(Items listed in a dataset)

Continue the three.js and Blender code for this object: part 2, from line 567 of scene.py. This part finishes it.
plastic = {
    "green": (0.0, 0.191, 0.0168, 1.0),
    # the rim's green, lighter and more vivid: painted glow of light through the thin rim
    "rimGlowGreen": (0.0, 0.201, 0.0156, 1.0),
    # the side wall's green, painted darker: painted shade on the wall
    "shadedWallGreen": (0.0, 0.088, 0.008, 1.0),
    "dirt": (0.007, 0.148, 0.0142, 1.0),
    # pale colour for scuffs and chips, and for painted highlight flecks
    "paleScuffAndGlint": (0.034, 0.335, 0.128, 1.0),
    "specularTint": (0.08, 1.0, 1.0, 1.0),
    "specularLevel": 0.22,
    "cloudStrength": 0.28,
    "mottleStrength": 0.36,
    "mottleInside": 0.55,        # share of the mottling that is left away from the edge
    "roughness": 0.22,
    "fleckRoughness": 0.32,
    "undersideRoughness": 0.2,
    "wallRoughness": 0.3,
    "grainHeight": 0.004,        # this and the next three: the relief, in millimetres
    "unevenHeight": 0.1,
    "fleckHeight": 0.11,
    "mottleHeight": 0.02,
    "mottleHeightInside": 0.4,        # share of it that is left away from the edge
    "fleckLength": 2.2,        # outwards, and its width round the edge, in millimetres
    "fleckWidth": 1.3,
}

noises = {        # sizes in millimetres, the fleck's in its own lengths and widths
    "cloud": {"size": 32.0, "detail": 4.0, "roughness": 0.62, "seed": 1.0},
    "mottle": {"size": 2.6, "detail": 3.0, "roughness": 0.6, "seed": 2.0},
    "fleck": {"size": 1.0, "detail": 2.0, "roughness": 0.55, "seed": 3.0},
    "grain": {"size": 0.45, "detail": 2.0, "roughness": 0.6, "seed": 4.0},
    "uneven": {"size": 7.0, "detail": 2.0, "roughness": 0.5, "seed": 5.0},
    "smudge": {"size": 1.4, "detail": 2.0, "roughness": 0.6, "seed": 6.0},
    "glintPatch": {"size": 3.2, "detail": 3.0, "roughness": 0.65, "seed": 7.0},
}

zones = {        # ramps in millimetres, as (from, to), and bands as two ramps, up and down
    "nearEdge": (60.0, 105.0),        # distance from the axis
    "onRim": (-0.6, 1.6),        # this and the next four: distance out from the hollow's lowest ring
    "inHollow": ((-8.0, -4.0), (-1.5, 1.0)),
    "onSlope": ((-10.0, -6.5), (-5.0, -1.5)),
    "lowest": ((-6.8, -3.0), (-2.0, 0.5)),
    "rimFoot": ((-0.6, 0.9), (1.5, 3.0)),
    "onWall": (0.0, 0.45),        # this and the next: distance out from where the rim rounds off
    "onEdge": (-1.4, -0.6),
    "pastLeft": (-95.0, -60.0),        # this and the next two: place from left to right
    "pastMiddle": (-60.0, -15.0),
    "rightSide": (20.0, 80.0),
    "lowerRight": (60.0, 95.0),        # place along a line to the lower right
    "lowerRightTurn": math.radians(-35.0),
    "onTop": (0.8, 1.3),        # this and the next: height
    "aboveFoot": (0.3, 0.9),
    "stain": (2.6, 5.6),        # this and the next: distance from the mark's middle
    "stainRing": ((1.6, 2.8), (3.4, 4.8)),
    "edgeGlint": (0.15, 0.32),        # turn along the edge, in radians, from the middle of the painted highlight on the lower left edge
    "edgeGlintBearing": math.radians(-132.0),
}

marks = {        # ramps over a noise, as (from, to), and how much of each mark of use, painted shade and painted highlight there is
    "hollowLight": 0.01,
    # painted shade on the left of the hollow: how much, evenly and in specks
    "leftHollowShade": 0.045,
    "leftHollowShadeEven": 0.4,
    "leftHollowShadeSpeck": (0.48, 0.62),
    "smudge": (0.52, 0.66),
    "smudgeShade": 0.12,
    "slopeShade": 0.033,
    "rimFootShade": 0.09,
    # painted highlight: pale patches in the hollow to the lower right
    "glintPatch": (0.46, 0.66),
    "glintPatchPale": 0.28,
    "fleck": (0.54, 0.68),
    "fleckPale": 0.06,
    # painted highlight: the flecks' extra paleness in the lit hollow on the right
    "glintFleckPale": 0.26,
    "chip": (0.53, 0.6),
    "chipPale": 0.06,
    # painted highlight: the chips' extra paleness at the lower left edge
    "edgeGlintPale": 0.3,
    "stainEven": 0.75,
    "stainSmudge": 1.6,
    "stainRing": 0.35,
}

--

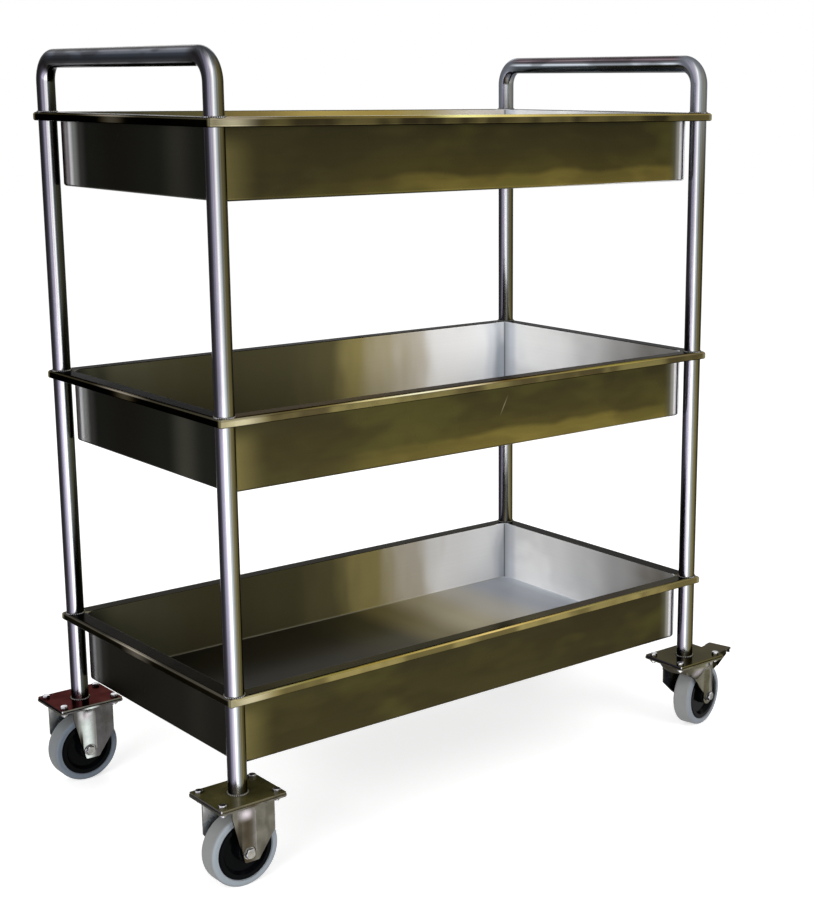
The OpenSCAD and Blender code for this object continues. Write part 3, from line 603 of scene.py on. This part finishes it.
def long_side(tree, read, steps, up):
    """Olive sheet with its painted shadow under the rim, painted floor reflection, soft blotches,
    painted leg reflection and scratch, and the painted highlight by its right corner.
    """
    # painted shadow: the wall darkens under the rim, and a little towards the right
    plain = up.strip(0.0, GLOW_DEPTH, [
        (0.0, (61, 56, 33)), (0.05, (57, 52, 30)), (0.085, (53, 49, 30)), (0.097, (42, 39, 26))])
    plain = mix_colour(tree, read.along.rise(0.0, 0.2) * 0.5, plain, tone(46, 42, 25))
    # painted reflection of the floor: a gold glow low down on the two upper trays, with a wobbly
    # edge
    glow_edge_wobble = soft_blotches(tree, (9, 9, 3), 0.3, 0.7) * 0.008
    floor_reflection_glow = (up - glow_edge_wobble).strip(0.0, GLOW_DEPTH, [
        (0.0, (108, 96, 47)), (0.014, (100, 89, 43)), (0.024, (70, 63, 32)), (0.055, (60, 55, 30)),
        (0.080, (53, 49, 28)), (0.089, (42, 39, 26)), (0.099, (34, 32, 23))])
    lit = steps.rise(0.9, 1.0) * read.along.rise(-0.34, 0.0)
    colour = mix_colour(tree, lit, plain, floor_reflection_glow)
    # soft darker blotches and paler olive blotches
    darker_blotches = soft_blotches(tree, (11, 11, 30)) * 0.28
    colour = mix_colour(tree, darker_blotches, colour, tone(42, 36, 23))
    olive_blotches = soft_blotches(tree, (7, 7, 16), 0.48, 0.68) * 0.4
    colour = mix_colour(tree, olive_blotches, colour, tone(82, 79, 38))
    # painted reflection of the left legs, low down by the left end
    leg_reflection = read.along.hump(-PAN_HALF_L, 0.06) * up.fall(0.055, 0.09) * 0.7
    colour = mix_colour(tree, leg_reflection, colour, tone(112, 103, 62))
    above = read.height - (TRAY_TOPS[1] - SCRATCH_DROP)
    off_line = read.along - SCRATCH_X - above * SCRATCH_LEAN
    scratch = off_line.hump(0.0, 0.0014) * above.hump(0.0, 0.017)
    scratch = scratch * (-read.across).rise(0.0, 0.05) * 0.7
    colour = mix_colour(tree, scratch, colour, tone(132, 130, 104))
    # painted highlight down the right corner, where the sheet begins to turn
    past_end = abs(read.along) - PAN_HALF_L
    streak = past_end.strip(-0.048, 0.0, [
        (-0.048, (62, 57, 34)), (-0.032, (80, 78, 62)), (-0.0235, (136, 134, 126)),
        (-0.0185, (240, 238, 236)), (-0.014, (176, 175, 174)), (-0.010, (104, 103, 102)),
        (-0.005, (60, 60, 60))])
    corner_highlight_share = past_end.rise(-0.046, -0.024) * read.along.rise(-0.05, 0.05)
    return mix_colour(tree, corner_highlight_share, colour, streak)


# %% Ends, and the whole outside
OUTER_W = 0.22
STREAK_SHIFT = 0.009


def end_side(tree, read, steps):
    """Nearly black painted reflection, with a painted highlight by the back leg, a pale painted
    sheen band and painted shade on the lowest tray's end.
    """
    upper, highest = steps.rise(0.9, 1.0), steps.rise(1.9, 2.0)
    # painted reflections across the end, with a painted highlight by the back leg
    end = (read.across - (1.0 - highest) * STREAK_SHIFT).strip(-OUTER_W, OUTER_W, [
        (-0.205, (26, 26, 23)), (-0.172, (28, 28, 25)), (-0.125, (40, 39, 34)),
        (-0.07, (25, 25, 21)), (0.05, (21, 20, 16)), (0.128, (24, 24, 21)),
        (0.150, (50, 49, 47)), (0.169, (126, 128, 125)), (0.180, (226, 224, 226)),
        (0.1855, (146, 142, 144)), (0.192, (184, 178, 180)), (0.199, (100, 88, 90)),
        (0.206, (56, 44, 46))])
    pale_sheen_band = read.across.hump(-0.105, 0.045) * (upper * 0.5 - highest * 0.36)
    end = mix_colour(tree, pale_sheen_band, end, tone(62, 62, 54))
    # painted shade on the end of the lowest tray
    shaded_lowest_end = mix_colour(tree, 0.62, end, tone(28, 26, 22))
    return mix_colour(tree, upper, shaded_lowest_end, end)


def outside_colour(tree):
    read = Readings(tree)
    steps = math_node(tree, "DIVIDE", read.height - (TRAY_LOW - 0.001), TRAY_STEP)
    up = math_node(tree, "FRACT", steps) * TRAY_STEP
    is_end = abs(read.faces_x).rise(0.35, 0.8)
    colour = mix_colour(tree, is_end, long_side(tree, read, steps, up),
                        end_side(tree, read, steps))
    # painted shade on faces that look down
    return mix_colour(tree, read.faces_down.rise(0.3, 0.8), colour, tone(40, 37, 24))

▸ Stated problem
Above are entries; state the number of lines among them that contain "code", and nothing else.

▸ The solution
2